Fact is, in the Internet, we have the best free market of information ever known to the world. And nutrition is not rocket science.

    If you have heart disease, a vegan diet may save your life.
    If you have naturally high cholesterol, an Atkins or South Beach diet is tantamount to pouring gasoline on a fire.
    If you have a high diabetes risk, getting your weight down will go far toward preventing Type 2 Diabetes. If you have Type 2 Diabetes, getting your weight down–and keeping it down–may eliminate your diabetes.

Do we need government to tell us any of those things? Of course not. We don’t know the “causation”, but let’s not kid ourselves: if you’re at risk, the actionable intelligence is there, and it’s on you to decide what to do with it.

People can choose to make their own decisions about nutrition. Dr. Esselstyn found that patients–once they realized the control they had over their disease via diet–were very willing to make the changes they needed to make.

The medical establishment needs to start deciding which team they are on: the side of the patients or the side of their pocketbook. Docs need not advise all patients to go vegan, but if I’m a cardiologist and I have a patient who has heart disease, you can bet that I’m going to be telling him that going vegan may save his life. If I don’t do this, then shame on me.

If I’m a primary care doc and I have a patient with diabetes (Type 1 or 2), you can bet that I’m going to be telling him that going vegan and getting weight control will cut the amount of insulin needed (for Type 1) and possibly even eliminate the (Type 2) diabetes altogether. If I don’t do this, then shame on me.

If I’m a primary care doc and I have a patient that is showing some signs of Alzheimer’s or related dementia, you can bet that I’m going to be telling him that he has nothing to lose by going vegan. (While we have not determined the efficacy of this approach with respect to dementia, it’s not like other therapies are working worth a rat’s posterior.)

If I’m a neurologist and I have a patient with MS, you can bet that I’m going to be telling him that going vegan may improve his overall quality of life by mitigating his complications.

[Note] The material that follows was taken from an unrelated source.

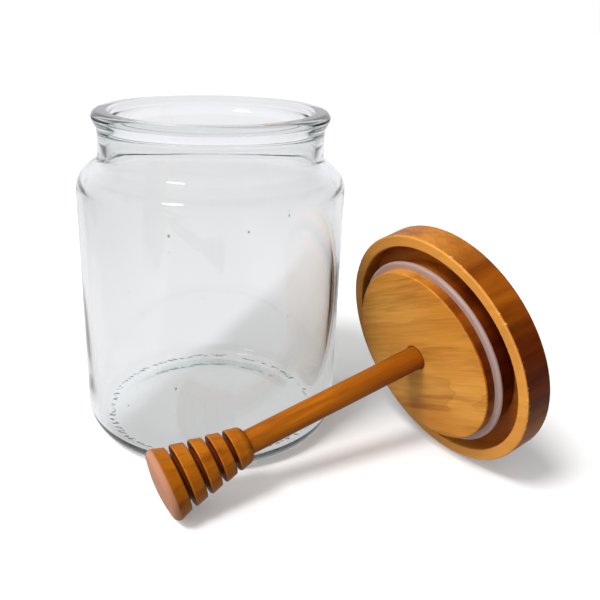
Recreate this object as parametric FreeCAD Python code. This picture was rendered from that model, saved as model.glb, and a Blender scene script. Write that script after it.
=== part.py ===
"""Honey jar with its turned wooden lid lying beside it, the dipper fixed in the lid.

Units are millimetres. Z is up. The jar stands on z = 0. The lid leans on the
edge of its skirt and on the edge of the dipper's end disc, both on z = 0.
Four solids: jar_glass, lid_wood, seal_ring, dipper.
"""
import math
import os

import FreeCAD
import Part

V = FreeCAD.Vector
os.makedirs("parts", exist_ok=True)

# ------------------------------------------------------------------ jar
BODY_R = 50.0            # outside radius of the straight body
JAR_H = 123.5            # foot to top of rim
WALL = 3.1               # side wall thickness
FLOOR_Z = 4.9            # inside floor's edge above the table
FLOOR_RISE = 0.7         # how much higher its middle is
FLOOR_FLAT_R = 34.0      # where most of that rise is reached
HEEL_R = 8.8             # outside radius of the rounded heel
INNER_CORNER_R = 3.0     # inside radius where wall meets floor
PUSH_UP = 1.2            # hollow under the base
PUSH_UP_R = 39.8         # outer edge of that hollow
PUSH_UP_RUN = 12.8       # width of its sloping edge
SHOULDER_Z = 95.6        # height where the straight wall ends
SHOULDER_R = 8.3         # outside radius of the shoulder
SHOULDER_DEG = 50.5      # turn of the shoulder before it runs straight
NECK_R = 41.6            # outside radius of the neck
NECK_FILLET = 4.0        # outside hollow between shoulder and neck
RIM_R = 43.4             # outside radius of the rim bead
RIM_BEAD = 2.35          # radius of the bead's round
RIM_UNDER = 1.6          # sloping run under the bead
RIM_IN_R = 37.2          # inside radius of the mouth
RIM_IN_ROUND = 1.0       # rounding of the mouth's edge
RIM_DEPTH = 12.0         # how far down the mouth widens to the neck

# ------------------------------------------------------------------ lid
LID_R = 44.5             # outside radius
LID_DEPTH = 10.8         # far face to skirt face
SKIRT_W = 4.35           # width of the skirt's face
RECESS = 6.8             # depth of the ring-shaped hollow inside the skirt
PLUG_R = 32.8            # radius of the plug
PLUG_OUT = 5.8           # plug face beyond the skirt face
FAR_EDGE_R = 1.0         # rounding of the far face's edge
SKIRT_EDGE_R = 0.6       # rounding of the skirt's outer edge
SKIRT_IN_EDGE_R = 0.5    # rounding of its inner edge
PLUG_EDGE_R = 0.6        # rounding of the plug's edge
LID_X = 80.0             # centre of the skirt face, from the jar's axis
LID_Y = -35.4
LID_TILT = 14.0          # how far the lid's axis points down, degrees
LID_TURN = 207.2         # its heading, degrees from +X

# ------------------------------------------------------------------ seal
RING_Z0 = 0.5            # ring's two faces, from the skirt face
RING_Z1 = 2.3
RING_R = 35.2            # ring's outer radius
RING_IN_R = 30.8         # bottom of the plug's groove

# --------------------------------------------------------------- dipper
ROD_R = 4.3
ROD_IN = 9.5             # how deep the rod is glued in
DIP_TILT = 16.2          # the rod's own slope and heading
DIP_TURN = 202.0
DIP_SIDE = 2.1           # hole's offset from the plug's middle, sideways
DIP_DROP = -1.5          # and along the lid's upward direction
END_R = 12.6             # radius at the free end
TAPER = 0.195            # radius lost per millimetre towards the rod
END_DOME = 1.1           # how far the end bulges
END_EDGE_R = 2.3         # rounding of the end's edge
HEAD_LEN = 33.0          # end to the rod's shoulder
DISC_ENDS = [(0.0, 6.7), (8.3, 13.0), (14.6, 19.1), (20.7, 25.2), (26.7, 33.0)]
DISC_EDGE = 0.6          # rounding of the discs' edges
GROOVE_DEPTH = 2.9
BACK_RUN = 3.2           # length of the last disc's rounded back


def pt(r, z):
    return V(r, 0, z)


def seg(a, b):
    return Part.LineSegment(pt(*a), pt(*b)).toShape()


def arc(c, r, a0, a1):
    """Arc about c from angle a0 to a1, degrees, r outwards and z up."""
    def q(a):
        t = math.radians(a)
        return pt(c[0] + r * math.cos(t), c[1] + r * math.sin(t))
    return Part.Arc(q(a0), q(0.5 * (a0 + a1)), q(a1)).toShape()


def on(c, r, a):
    t = math.radians(a)
    return (c[0] + r * math.cos(t), c[1] + r * math.sin(t))


class Path:
    """A closed half profile made of straight runs and arcs."""

    def __init__(self, start):
        self.at = start
        self.first = start
        self.edges = []

    def to(self, r, z):
        if math.hypot(r - self.at[0], z - self.at[1]) > 1e-6:
            self.edges.append(seg(self.at, (r, z)))
            self.at = (r, z)
        return self

    def round(self, c, r, a0, a1):
        self.to(*on(c, r, a0))
        self.edges.append(arc(c, r, a0, a1))
        self.at = on(c, r, a1)
        return self

    def solid(self):
        self.to(*self.first)
        face = Part.Face(Part.Wire(self.edges))
        s = face.revolve(V(0, 0, 0), V(0, 0, 1), 360)
        if s.ShapeType != "Solid":
            s = Part.Solid(s)
        return s


def jar():
    h = JAR_H
    a = SHOULDER_DEG
    ar = math.radians(a)
    c_sh = (BODY_R - SHOULDER_R, SHOULDER_Z)
    # straight shoulder run meets the neck's hollow, both tangent
    e = on(c_sh, SHOULDER_R, a)
    cx = NECK_R + NECK_FILLET
    sx = cx - NECK_FILLET * math.cos(ar)
    run = (e[0] - sx) / math.sin(ar)
    s = (sx, e[1] + run * math.cos(ar))
    c_nk = (cx, s[1] + NECK_FILLET * math.sin(ar))
    p = Path((0.0, PUSH_UP))
    p.to(PUSH_UP_R - PUSH_UP_RUN, PUSH_UP)
    p.to(PUSH_UP_R, 0.0)
    p.round((BODY_R - HEEL_R, HEEL_R), HEEL_R, -90, 0)
    p.round(c_sh, SHOULDER_R, 0, a)
    p.to(*s)
    p.round(c_nk, NECK_FILLET, 180 + a, 180)
    zb = h - RIM_BEAD
    p.to(NECK_R, zb - RIM_BEAD - RIM_UNDER)
    p.round((RIM_R - RIM_BEAD, zb), RIM_BEAD, -38, 90)
    p.round((RIM_IN_R + RIM_IN_ROUND, h - RIM_IN_ROUND), RIM_IN_ROUND, 90, 180)
    n_in = NECK_R - WALL
    p.to(RIM_IN_R, h - 2.4)
    p.to(n_in, h - RIM_DEPTH)
    f = NECK_FILLET + WALL
    p.round(c_nk, f, 180, 180 + a)
    p.round(c_sh, SHOULDER_R - WALL, a, 0)
    b_in = BODY_R - WALL
    p.round((b_in - INNER_CORNER_R, FLOOR_Z + INNER_CORNER_R), INNER_CORNER_R, 0, -90)
    p.to(FLOOR_FLAT_R, FLOOR_Z + 0.7 * FLOOR_RISE)
    p.to(0.0, FLOOR_Z + FLOOR_RISE)
    return p.solid()


def lid_local():
    """Lid about Z, skirt face at z = 0, plug upwards."""
    d = LID_DEPTH
    ri = LID_R - SKIRT_W
    p = Path((0.0, -d))
    p.round((LID_R - FAR_EDGE_R, -d + FAR_EDGE_R), FAR_EDGE_R, -90, 0)
    p.round((LID_R - SKIRT_EDGE_R, -SKIRT_EDGE_R), SKIRT_EDGE_R, 0, 90)
    p.round((ri + SKIRT_IN_EDGE_R, -SKIRT_IN_EDGE_R), SKIRT_IN_EDGE_R, 90, 180)
    p.to(ri, -RECESS)
    p.to(PLUG_R, -RECESS)
    p.to(PLUG_R, RING_Z0)
    p.to(RING_IN_R, RING_Z0)
    p.to(RING_IN_R, RING_Z1)
    p.to(PLUG_R, RING_Z1)
    p.round((PLUG_R - PLUG_EDGE_R, PLUG_OUT - PLUG_EDGE_R), PLUG_EDGE_R, 0, 90)
    p.to(0.0, PLUG_OUT)
    return p.solid()


def ring_local():
    h = (RING_Z1 - RING_Z0) / 2
    p = Path((RING_IN_R, RING_Z0))
    p.round((RING_R - h * 0.9, RING_Z0 + h * 0.9), h * 0.9, -90, 0)
    p.round((RING_R - h * 0.9, RING_Z1 - h * 0.9), h * 0.9, 0, 90)
    p.to(RING_IN_R, RING_Z1)
    return p.solid()


def head_r(back):
    """Radius of the tapered head at a distance back from its end."""
    return END_R - TAPER * back


def dipper_local(length):
    """Dipper about Z: z = 0 at the plug's face, end disc's edge at z = length."""
    p = Path((0.0, -ROD_IN))
    p.to(ROD_R, -ROD_IN)
    z_rod = length - HEAD_LEN
    p.to(ROD_R, z_rod)
    # rounded back of the last disc: an arc from the rod to its full radius
    r = head_r(HEAD_LEN - BACK_RUN)
    rise = r - ROD_R
    big = (rise ** 2 + BACK_RUN ** 2) / (2 * rise)
    c = (r - big, z_rod + BACK_RUN)
    p.round(c, big, math.degrees(math.atan2(z_rod - c[1], ROD_R - c[0])), 0)
    e = DISC_EDGE
    for i in range(len(DISC_ENDS) - 1, 0, -1):
        a, b = DISC_ENDS[i]
        edge = head_r(a)
        p.to(edge, length - a - e)
        p.round((edge - e, length - a - e), e, 0, 90)
        core = edge - GROOVE_DEPTH
        nxt = DISC_ENDS[i - 1][1]
        p.to(core, length - a)
        p.to(core, length - nxt)
        p.round((head_r(nxt) - e, length - nxt + e), e, -90, 0)
    # slightly domed end with a well rounded edge
    e = END_EDGE_R
    p.to(END_R, length - e)
    p.round((END_R - e, length - e), e, 0, 90)
    chord = END_R - e
    dome = (chord ** 2 + END_DOME ** 2) / (2 * END_DOME)
    c = (0.0, length + END_DOME - dome)
    p.round(c, dome, math.degrees(math.atan2(length - c[1], chord)), 90)
    return p.solid()


def place(shape, axis, origin):
    """Turn +Z to axis and move the local origin to origin."""
    rot = FreeCAD.Rotation(V(0, 0, 1), axis)
    s = shape.copy()
    s.Placement = FreeCAD.Placement(origin, rot)
    return s


def heading(turn, tilt):
    a, t = math.radians(turn), math.radians(tilt)
    return V(math.cos(t) * math.cos(a), math.cos(t) * math.sin(a), -math.sin(t))


def build():
    u = heading(LID_TURN, LID_TILT)
    t = math.radians(LID_TILT)
    e = SKIRT_EDGE_R
    lid_z = (LID_R - e) * math.cos(t) + e - e * math.sin(t)
    face = V(LID_X, LID_Y, lid_z)
    side = u.cross(V(0, 0, 1))
    side.normalize()
    up = side.cross(u)
    hole = face + u * PLUG_OUT + side * DIP_SIDE + up * DIP_DROP
    w = heading(DIP_TURN, DIP_TILT)
    t2 = math.radians(DIP_TILT)
    e = END_EDGE_R
    length = (hole.z - (END_R - e) * math.cos(t2) - e) / math.sin(t2) + e
    glass = jar()
    lid = place(lid_local(), u, face)
    ring = place(ring_local(), u, face)
    dip = place(dipper_local(length), w, hole)
    socket = Part.makeCylinder(ROD_R, ROD_IN + 6.0, hole - w * ROD_IN, w)
    lid = lid.cut(socket)
    if lid.ShapeType != "Solid":
        lid = lid.Solids[0]
    parts = {"jar_glass": glass, "lid_wood": lid, "seal_ring": ring, "dipper": dip}
    # stand the whole on its bounding box's bottom centre
    box = FreeCAD.BoundBox()
    for s in parts.values():
        box.add(s.optimalBoundingBox(False, False))
    shift = V(-(box.XMin + box.XMax) / 2, -(box.YMin + box.YMax) / 2, 0)
    print("jar axis at", round(shift.x, 3), round(shift.y, 3), "dipper length", round(length, 2))
    print("hole", hole + shift, "lid face", face + shift)
    print("box", round(box.XLength, 2), round(box.YLength, 2), round(box.ZLength, 2), "zmin", round(box.ZMin, 4))
    out = {}
    for name, s in parts.items():
        s = s.copy()
        s.translate(shift)
        out[name] = s
    return out


for name, s in build().items():
    if not s.isValid():
        raise RuntimeError(name + " isn't valid")
    if s.Volume < 0:
        s.reverse()
    print(name, "volume cm3", round(s.Volume / 1000.0, 2), "solids", len(s.Solids),
          "z", round(s.BoundBox.ZMin, 3), round(s.BoundBox.ZMax, 3))
    s.exportStep(os.path.join("parts", name + ".step"))
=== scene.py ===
# %% [markdown]
# # A honey jar with its wooden lid and dipper
# The jar is pressed soda-lime glass, the lid and the dipper are turned hardwood,
# and a silicone ring seals the plug. The measured model is loaded first and is
# never changed, so every piece made here can trust its sizes and its place.

# %% Load the measured model
import bpy
import bmesh
import math
import random
from mathutils import Matrix, Vector, noise


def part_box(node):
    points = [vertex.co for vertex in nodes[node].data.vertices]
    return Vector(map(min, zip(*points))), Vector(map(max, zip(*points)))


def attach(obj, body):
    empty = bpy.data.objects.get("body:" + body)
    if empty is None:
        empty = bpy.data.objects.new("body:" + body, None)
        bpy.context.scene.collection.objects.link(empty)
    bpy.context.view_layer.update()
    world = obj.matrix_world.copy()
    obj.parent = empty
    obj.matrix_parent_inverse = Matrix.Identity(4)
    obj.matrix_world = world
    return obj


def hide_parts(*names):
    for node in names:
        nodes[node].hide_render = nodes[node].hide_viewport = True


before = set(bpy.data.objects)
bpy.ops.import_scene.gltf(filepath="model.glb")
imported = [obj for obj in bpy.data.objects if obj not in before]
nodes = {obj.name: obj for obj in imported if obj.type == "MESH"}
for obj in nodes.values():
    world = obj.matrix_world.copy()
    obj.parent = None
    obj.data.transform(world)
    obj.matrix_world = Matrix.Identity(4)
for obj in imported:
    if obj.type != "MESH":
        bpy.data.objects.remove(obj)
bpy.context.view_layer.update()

# %% [markdown]
# ## Sizes that the finishes need
# Wood grain follows the lid's own axis and not the table, so the script works
# in each piece's own directions. The lid leans on its edge: its axis points out
# of the plug, down and past the jar. Lengths are written in millimetres and
# turned to metres by one short function.

# %% Sizes and directions
def mm(value):
    return value / 1000.0

def heading(turn, tilt):
    """The direction at 'turn' degrees round from +X and 'tilt' degrees down."""
    a, t = math.radians(turn), math.radians(tilt)
    return Vector((math.cos(t) * math.cos(a), math.cos(t) * math.sin(a), -math.sin(t)))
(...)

The science is unmistakable here.

You can also bet that if I have a patient that has found weight control to be elusive, I’ll be telling him that going vegan may succeed where other attempts have failed. The science may not be perfect here, but the pointers are strong enough.

You can also bet that if I have a patient that is in otherwise good health, but who eats a “standard” diet, and he asks me about proper nutrition, I’ll be telling him that at least cutting back the proportion of animal based products–and replacing that with plant-based products–will provide a foundation for long-term health.

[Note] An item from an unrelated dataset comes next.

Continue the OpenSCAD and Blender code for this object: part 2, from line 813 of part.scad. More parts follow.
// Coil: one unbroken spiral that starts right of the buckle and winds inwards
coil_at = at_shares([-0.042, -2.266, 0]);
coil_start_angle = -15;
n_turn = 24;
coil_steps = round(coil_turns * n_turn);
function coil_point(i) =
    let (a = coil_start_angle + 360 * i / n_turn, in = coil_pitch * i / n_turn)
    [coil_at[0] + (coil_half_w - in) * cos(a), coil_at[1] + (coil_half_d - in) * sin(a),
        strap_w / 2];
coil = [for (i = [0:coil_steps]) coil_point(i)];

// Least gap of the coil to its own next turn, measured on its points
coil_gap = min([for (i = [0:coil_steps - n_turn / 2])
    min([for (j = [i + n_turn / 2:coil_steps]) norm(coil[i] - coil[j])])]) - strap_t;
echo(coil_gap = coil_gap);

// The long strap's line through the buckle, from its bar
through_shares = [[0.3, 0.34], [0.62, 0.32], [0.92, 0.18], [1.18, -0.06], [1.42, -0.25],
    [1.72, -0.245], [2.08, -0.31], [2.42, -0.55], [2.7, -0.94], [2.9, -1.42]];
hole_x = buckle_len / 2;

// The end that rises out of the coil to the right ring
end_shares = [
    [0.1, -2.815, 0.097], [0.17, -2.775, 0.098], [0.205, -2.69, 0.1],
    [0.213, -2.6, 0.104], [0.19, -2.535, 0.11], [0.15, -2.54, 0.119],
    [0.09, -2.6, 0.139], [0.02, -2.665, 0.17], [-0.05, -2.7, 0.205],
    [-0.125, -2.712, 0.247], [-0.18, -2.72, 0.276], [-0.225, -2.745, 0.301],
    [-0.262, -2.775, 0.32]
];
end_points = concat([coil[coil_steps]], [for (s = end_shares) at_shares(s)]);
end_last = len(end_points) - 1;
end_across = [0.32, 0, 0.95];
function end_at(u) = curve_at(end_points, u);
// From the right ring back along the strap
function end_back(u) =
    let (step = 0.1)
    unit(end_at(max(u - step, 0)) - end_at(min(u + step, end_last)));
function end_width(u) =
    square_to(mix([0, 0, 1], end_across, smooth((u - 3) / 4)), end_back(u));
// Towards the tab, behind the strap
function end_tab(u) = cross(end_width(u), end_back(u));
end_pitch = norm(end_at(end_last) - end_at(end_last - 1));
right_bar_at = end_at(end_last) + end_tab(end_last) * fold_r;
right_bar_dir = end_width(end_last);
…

On a different take, the patient is going to need to start taking responsibility for knowing what is best and what is not. This information is not restricted from you; it is readily available and is but a mouseclick or two away. You need not spend thousands of dollars on specialists to learn what is available at your library, or via the Internet. I don’t need government to do this for me.

Moreover, by getting the government out of the business of making nutritional recommendations, we will make the landscape more of a true free market. As more people cut back on animal-based products, Big Food will invest more capital in developing plant-based products that are healthier and taste good.

We may also see a driving down of health care costs without costly legislation. Fewer heart procedures, fewer chemo treatments, fewer surgeries…all of that means less strain on insurance costs. It also makes medical pricing for routine services more competitive. Traditional physicians (MDs) may see more competition from osteopaths (DOs) and even chiropractors and nutritionists over basic prevention of disease.

The critics will complain–with some merit–that we will see a lot of quacks emerge. At the same time, we have plenty of quacks now. They exist in the medical establishment, government, and all levels of industry. In the current setup, they are protected by government.

By getting government out of the business of nutrition, we might see a badly-needed shakeup in this area.